Loyola knocks out the Illini
So it’s been a wild first weekend of topsy-turvy results, and that’s only the story as of this writing.
By the time you read this, there may be even more.
Everyone who is an alum of one of the schools competing, naturally has a strong rooting interest.
I’m no different. That’s why I’m elated over the showing of 11th seed Syracuse thus far. So you’ll excuse my taking most of my time discussing them over all others.
This was a team on the bubble on tournament selection day came around.
Yes, the Orange were fighting for their lives to get into the Big Dance, but a closer look at how they finished the regular season indicated there would be no bursting of the bubble for Jim Boeheim’s crew.
They were an unspectacular 13-8 following a loss to Georgia Tech at the end of February.
But Syracuse turned it around with wins over North Carolina and Clemson, followed up by a third victory against N.C. State in the ACC Tournament opener. A heart-breaking loss to regular season champ Virginia ended their regular campaign, but it was clear the Orange were a far better team than they showed earlier.
They earned a spot in the NCAA’s, and this past weekend, upset San Diego State and West Virginia to advance to the Sweet Sixteen this weekend.
Why is anyone surprised?
History only repeated itself. Whenever Syracuse has trudged through the regular season and survived enough to become a double-digit seed, they’ve fooled the basketball world.
Five years ago, same story.
Considered lucky to get a bid, SU was a 10th seed and wound up playing in the Final Four.
In 2018, they were what they are now, an 11th seed, and got to the Sweet 16.
That’s where they are now, with Houston on the agenda this Saturday.

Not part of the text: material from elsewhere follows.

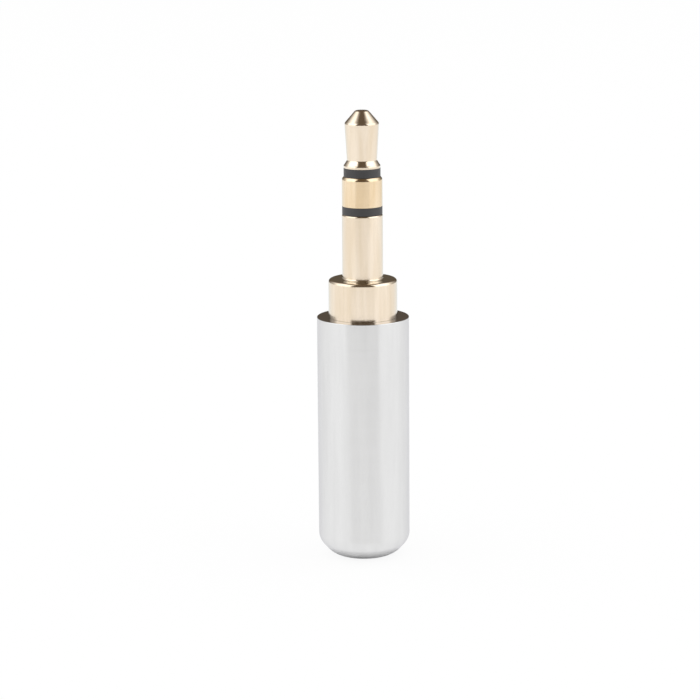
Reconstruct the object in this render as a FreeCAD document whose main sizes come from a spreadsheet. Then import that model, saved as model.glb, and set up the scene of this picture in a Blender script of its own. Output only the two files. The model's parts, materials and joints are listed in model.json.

This is a team that has jelled big time. Their confidence is unmistakable. And with number one Illinois out of the picture, I can see a path to another Final Four appearance. Don’t count out Boeheim.

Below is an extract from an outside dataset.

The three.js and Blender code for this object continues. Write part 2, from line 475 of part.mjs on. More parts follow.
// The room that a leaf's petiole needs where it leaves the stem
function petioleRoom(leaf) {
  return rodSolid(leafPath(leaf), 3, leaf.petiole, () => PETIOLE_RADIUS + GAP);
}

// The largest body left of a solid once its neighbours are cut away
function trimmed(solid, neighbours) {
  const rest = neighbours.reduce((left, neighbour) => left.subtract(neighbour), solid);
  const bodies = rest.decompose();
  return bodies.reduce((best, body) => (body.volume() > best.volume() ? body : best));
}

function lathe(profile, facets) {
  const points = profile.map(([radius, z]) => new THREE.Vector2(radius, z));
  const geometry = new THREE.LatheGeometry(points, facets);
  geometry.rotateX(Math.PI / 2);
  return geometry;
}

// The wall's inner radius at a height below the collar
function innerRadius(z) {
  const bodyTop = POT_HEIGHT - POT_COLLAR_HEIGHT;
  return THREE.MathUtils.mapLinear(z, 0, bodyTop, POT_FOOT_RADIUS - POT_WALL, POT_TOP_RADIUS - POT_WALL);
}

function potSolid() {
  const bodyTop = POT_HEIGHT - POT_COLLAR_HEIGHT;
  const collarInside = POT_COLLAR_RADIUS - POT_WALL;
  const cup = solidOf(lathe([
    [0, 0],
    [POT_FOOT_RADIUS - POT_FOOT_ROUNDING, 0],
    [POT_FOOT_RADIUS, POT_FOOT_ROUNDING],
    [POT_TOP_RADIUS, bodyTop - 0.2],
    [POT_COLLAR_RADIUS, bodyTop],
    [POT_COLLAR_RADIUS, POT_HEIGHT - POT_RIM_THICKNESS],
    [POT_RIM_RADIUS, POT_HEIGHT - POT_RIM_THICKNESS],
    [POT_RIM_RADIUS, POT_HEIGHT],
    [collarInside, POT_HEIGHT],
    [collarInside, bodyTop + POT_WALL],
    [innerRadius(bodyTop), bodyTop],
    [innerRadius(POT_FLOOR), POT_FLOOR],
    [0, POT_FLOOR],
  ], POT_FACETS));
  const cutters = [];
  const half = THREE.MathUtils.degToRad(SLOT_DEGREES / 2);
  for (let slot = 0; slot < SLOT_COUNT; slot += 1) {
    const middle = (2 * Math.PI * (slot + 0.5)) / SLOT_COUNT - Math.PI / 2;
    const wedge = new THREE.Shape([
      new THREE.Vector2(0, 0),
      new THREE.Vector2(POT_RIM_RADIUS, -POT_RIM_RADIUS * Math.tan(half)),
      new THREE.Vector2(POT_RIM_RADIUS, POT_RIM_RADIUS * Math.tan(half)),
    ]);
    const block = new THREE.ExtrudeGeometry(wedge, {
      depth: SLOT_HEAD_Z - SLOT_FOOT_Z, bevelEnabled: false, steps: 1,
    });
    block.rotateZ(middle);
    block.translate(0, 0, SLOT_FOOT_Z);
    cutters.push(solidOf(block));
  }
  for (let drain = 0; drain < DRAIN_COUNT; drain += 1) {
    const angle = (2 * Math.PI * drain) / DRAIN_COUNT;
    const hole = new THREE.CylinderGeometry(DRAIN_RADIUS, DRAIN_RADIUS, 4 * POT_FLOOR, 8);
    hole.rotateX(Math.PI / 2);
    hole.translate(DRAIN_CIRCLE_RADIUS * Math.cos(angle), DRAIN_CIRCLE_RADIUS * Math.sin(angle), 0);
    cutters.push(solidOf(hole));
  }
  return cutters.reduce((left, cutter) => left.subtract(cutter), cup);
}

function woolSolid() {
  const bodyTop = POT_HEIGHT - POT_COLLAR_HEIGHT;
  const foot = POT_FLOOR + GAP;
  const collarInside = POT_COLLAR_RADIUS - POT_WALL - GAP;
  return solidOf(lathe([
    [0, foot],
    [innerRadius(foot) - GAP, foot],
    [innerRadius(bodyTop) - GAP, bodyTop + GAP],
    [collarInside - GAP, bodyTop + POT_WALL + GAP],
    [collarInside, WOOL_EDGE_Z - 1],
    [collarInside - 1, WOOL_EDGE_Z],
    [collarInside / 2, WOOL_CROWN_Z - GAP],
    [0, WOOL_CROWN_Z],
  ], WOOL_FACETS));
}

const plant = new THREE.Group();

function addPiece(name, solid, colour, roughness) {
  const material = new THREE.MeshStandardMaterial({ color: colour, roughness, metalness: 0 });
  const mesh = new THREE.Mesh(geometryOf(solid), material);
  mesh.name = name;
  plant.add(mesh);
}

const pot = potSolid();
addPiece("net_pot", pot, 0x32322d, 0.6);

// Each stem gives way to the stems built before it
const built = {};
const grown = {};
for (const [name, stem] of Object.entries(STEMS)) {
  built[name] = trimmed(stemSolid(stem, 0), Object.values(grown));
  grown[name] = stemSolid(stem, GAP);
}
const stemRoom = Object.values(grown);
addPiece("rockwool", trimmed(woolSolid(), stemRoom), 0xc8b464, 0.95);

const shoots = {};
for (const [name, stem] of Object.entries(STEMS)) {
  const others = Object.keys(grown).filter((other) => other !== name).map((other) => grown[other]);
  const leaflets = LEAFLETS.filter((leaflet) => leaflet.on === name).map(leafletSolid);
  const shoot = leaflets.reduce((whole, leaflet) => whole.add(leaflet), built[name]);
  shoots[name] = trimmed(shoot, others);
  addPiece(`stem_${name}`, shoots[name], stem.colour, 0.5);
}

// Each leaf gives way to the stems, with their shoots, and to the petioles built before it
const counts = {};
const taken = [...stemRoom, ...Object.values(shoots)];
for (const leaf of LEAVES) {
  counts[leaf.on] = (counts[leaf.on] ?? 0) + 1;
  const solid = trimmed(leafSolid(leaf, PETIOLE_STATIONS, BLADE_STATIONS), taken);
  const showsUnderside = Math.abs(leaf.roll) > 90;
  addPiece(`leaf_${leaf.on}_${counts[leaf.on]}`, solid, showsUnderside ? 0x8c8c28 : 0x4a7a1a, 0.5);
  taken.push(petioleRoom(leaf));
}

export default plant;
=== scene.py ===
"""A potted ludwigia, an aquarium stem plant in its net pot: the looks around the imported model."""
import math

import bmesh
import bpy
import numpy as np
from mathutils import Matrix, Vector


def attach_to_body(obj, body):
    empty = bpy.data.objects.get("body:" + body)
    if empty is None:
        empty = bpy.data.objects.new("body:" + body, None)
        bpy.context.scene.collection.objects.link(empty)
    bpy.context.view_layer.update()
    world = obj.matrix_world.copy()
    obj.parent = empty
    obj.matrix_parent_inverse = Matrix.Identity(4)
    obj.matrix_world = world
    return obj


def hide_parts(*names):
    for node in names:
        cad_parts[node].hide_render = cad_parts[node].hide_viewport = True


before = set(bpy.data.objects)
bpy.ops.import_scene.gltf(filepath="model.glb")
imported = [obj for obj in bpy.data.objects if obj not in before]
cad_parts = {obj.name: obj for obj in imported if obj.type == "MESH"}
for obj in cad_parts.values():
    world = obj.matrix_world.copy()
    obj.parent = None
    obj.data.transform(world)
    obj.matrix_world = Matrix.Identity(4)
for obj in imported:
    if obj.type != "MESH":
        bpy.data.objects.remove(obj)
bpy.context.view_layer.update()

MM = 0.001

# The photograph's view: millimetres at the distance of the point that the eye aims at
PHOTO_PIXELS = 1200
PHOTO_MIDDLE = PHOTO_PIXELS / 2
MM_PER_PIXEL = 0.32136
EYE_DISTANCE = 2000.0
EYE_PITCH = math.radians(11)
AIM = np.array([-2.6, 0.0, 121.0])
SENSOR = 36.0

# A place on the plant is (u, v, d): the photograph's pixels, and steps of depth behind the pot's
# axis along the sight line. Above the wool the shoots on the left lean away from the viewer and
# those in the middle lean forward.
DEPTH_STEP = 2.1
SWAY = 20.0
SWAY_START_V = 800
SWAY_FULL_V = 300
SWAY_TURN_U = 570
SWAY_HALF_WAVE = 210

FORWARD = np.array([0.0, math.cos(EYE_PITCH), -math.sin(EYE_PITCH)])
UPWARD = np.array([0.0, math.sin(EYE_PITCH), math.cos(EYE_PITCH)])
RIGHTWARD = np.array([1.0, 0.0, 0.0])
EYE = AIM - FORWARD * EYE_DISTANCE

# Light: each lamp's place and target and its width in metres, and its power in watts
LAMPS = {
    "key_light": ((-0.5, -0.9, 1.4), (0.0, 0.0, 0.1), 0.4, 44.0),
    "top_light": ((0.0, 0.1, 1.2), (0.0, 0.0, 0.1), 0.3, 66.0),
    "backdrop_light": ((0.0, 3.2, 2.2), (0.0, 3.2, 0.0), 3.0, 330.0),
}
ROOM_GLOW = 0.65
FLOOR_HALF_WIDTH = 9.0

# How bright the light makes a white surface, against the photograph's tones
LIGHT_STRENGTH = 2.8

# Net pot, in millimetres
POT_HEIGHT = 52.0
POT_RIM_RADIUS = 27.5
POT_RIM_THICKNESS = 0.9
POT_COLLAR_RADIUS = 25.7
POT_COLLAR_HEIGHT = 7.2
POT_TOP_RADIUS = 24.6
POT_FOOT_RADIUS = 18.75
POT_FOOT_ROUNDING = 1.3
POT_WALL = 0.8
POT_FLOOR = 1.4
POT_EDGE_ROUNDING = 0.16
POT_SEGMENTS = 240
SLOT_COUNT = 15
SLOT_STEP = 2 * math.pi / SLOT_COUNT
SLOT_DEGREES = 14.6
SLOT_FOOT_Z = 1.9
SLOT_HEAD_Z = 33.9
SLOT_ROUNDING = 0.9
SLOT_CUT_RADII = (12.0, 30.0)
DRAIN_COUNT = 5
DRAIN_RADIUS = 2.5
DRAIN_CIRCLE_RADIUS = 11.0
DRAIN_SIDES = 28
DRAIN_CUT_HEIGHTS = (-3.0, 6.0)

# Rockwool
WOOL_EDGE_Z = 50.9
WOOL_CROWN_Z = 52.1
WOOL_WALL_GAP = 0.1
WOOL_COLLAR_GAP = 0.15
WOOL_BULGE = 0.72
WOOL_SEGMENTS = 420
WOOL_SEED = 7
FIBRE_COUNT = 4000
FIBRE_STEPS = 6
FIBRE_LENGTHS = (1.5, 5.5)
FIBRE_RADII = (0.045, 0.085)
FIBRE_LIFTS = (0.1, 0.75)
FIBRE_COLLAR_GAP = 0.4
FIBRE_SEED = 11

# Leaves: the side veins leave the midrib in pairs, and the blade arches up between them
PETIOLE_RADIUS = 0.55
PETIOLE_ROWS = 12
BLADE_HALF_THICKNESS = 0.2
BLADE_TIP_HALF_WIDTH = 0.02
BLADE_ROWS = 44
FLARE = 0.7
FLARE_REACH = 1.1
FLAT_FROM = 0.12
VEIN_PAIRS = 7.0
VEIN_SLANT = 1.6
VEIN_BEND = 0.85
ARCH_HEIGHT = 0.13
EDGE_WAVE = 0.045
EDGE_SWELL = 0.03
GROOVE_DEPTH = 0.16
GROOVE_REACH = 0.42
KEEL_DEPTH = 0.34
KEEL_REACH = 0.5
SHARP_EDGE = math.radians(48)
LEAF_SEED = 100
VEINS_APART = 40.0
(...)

In his 45th season at Syracuse, and 35 trips to the NCAA tournament, his scenario has never changed.
It starts with the rarely-seen 2-3 zone defense and goes from there.
In the tournament, teams don’t have much time to try to attack it. They’re befuddled and find themselves behind the 8-ball. It’s not a stationary type of zone, but a moving, trapping style that takes most opponents out of their game.

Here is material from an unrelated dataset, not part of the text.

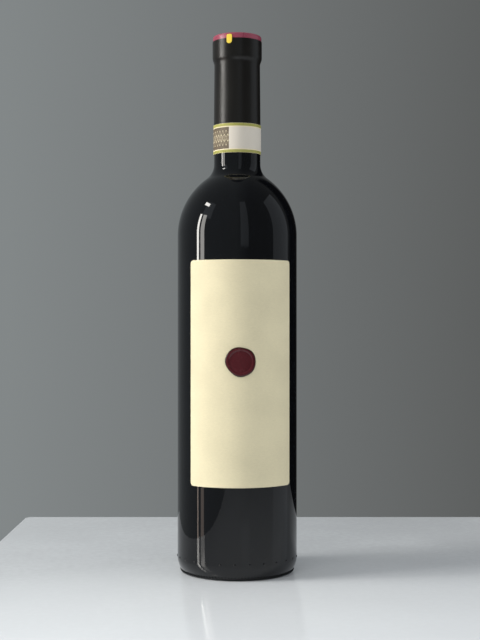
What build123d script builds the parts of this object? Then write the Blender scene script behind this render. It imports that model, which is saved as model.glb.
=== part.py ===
from build123d import *

import os
from math import acos, asin, atan2, cos, degrees, hypot, radians, sin

# A sealed 0.75 litre wine bottle of the tall, high-shouldered kind.
#
# Seven separate pieces: the dark glass bottle with its foot, punt and mouth ring, the shrunk capsule
# sleeve, the capsule's top disc, the tear tab folded over the sleeve's edge, the paper strip round
# the neck, the paper label on the front and the wax seal on the label.
#
# Millimetres and degrees. +Z is up, the origin is the centre of the foot on the surface it stands
# on, and the label faces -Y. The glass is too dark to see into and the bottle is shut, so the wine
# and the cork are part of the glass solid.

# Clearance between pieces that lie on each other, the thickness of a film of glue.
GLUE_GAP = 0.02

# Body of the bottle.
BODY_RADIUS = 36.5
BODY_HEIGHT = 204.7  # foot to the start of the shoulder
SHOULDER_RADIUS = 42.9
NECK_FILLET_RADIUS = 11.1

# Heel, foot and punt.
HEEL_HEIGHT = 9.3
HEEL_RADIUS = 13.5
FOOT_EDGE_RADIUS = 0.8
FOOT_WIDTH = 2.0  # the flat ring that the bottle stands on, before its edges are rounded
PUNT_DEPTH = 24.0
PUNT_TIP_RADIUS = 13.0
PUNT_EDGE_RADIUS = 1.6

# Neck and the ring at its mouth.
NECK_BASE_RADIUS = 14.25
NECK_TOP_RADIUS = 13.7
NECK_LENGTH = 61.1
RING_STAND_OUT = 0.9  # how far the ring stands out from the top of the neck
RING_SLOPE_HEIGHT = 2.8
RING_HEIGHT = 13.65
RING_EDGE_RADIUS = 1.0

# Capsule: sleeve and top disc.
FILM_THICKNESS = 0.23
DISC_THICKNESS = 0.35
DISC_SHOWS = 3.4  # height of the disc's rim above the sleeve
DISC_TUCK = 1.8  # height of the disc's rim inside the sleeve
SLEEVE_SOFTENING = 1.2  # rounding of the sleeve where it leaves the ring

# Tear tab, folded outwards over the sleeve's top edge.
TAB_WIDTH = 3.3
TAB_DROP = 3.3  # how far it hangs below the sleeve's top edge
TAB_RISE = 2.2  # how far it stands above that edge
TAB_THICKNESS = 0.22
TAB_TOP_CORNER = 0.8
TAB_BOTTOM_CORNER = 1.5
TAB_TURN = -23.0  # from the middle of the label, seen from the front: negative is to the left

# Paper strip round the neck.
STRIP_WIDTH = 17.7
STRIP_THICKNESS = 0.22
STRIP_ABOVE_SHOULDER = 5.7
STRIP_OVER_SLEEVE = 5.5
STRIP_LAP_ANGLE = 42.0  # its two ends overlap behind the bottle

# Front label.
LABEL_WIDTH = 68.0
LABEL_ABOVE_FOOT = 55.0
LABEL_BELOW_SHOULDER = 16.2
LABEL_THICKNESS = 0.2
LABEL_CORNER = 2.2

# Wax seal on the label: an uneven round with a shallow round field pressed into it.
SEAL_RADIUS = 8.9
SEAL_FIELD_RADIUS = 6.6
SEAL_RIM_THICKNESS = 0.8
SEAL_FIELD_THICKNESS = 0.4
SEAL_ABOVE_LABEL_FOOT = 73.9  # from the label's lower edge to the seal's centre
SEAL_TURN = -1.5  # from the middle of the label: negative is to the left
# The waves of its outline: how many round it, their height as a share of the radius, and where one
# of them peaks.
SEAL_WAVES = ((2, 0.03, 160.0), (3, 0.02, 35.0), (5, 0.014, 40.0))

# Worked out from the sizes above.
FRONT = -90.0  # direction of the label's middle about Z
SHOULDER_TURN = acos(1 - (BODY_RADIUS - NECK_BASE_RADIUS) / (SHOULDER_RADIUS + NECK_FILLET_RADIUS))
SHOULDER_RISE = SHOULDER_RADIUS * sin(SHOULDER_TURN)
NECK_START = BODY_HEIGHT + SHOULDER_RISE + NECK_FILLET_RADIUS * sin(SHOULDER_TURN)
NECK_END = NECK_START + NECK_LENGTH
RING_RADIUS = NECK_TOP_RADIUS + RING_STAND_OUT
RING_START = NECK_END + RING_SLOPE_HEIGHT
GLASS_TOP = RING_START + RING_HEIGHT
DISC_TOP = GLASS_TOP + GLUE_GAP + DISC_THICKNESS
DISC_RADIUS = RING_RADIUS + GLUE_GAP + FILM_THICKNESS
SLEEVE_TOP = DISC_TOP - DISC_SHOWS
SLEEVE_RADIUS = DISC_RADIUS + GLUE_GAP + FILM_THICKNESS
STRIP_BOTTOM = NECK_START + STRIP_ABOVE_SHOULDER
STRIP_TOP = STRIP_BOTTOM + STRIP_WIDTH
SLEEVE_BOTTOM = STRIP_TOP - STRIP_OVER_SLEEVE
LABEL_RADIUS = BODY_RADIUS + GLUE_GAP + LABEL_THICKNESS
SEAL_HEIGHT = LABEL_ABOVE_FOOT + SEAL_ABOVE_LABEL_FOOT


def neck_radius(height):
    """Radius of the glass neck, which narrows evenly from the shoulder to the ring."""
    share = (height - NECK_START) / NECK_LENGTH
    return NECK_BASE_RADIUS + share * (NECK_TOP_RADIUS - NECK_BASE_RADIUS)


def around(centre, radius, angle):
    """The point at an angle, in radians, on a circle in the radius-height plane."""
    return centre[0] + radius * cos(angle), centre[1] + radius * sin(angle)


def arc(centre, radius, start, end):
    """An arc between two angles, in radians, about a centre in the radius-height plane."""
    through = (start + end) / 2
    return ThreePointArc(*(around(centre, radius, angle) for angle in (start, through, end)))


def turned(outline, corners=(), angle=360.0, start=0.0):
    """A solid turned about Z from an outline of edges, with some of its corners rounded first.

    Each corner is its radius and its point; start is the direction of the first cut, in degrees.
    """
    face = make_face(Plane.XZ * Curve(outline))
    for radius, (across, up) in corners:
        place = Vector(across, 0, up)
        nearest = min(face.vertices(), key=lambda vertex: (Vector(*vertex) - place).length)
        face = face.face().fillet_2d(radius, [nearest])
    return Rot(0, 0, start) * revolve(face, Axis.Z, angle)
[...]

The ones who are more successful are those who have been regular foes of the Orange. They’ve seen it, work on it, and can do well against it.
But this season is different for Syracuse basketball. The famed 2-3 zone has taken a back seat to one of the human stories that set March Madness apart.
Just think what it is like for the long-time head coach to see his son, not only play for him, but emerge as a star at the most important time of the year.
To put it simply, Buddy Boeheim is on fire.
In the victory over West Virginia he scored 22 of his 25 points in the second-half, including the game-clinching free throws to quell a Mountaineer rally.
Against San Diego State he had 30. In the loss to Virginia, Buddy scored a career-high 31. You get the idea.
He started out as a long-range shooting role player, became an integral asset as a starter, now he is the leader of the band.
Teammates look for him, he is not afraid to fire away. He’s become Syracuse’s star offensive performer.
How proud his father, and his mom Julie must be.
In my view, if the dream ends now, and the Orange fail to advance to the Elite Eight, it really won’t matter.
The season, and the story will be etched in the lore of Syracuse basketball and the NCAA tournament.
Jim Boeheim has a national championship etched on his extraordinary resume.
But I’m just wondering, whether they advance or not, when all is said and done, that this will prove to be the most rewarding season of the coach’s stellar career.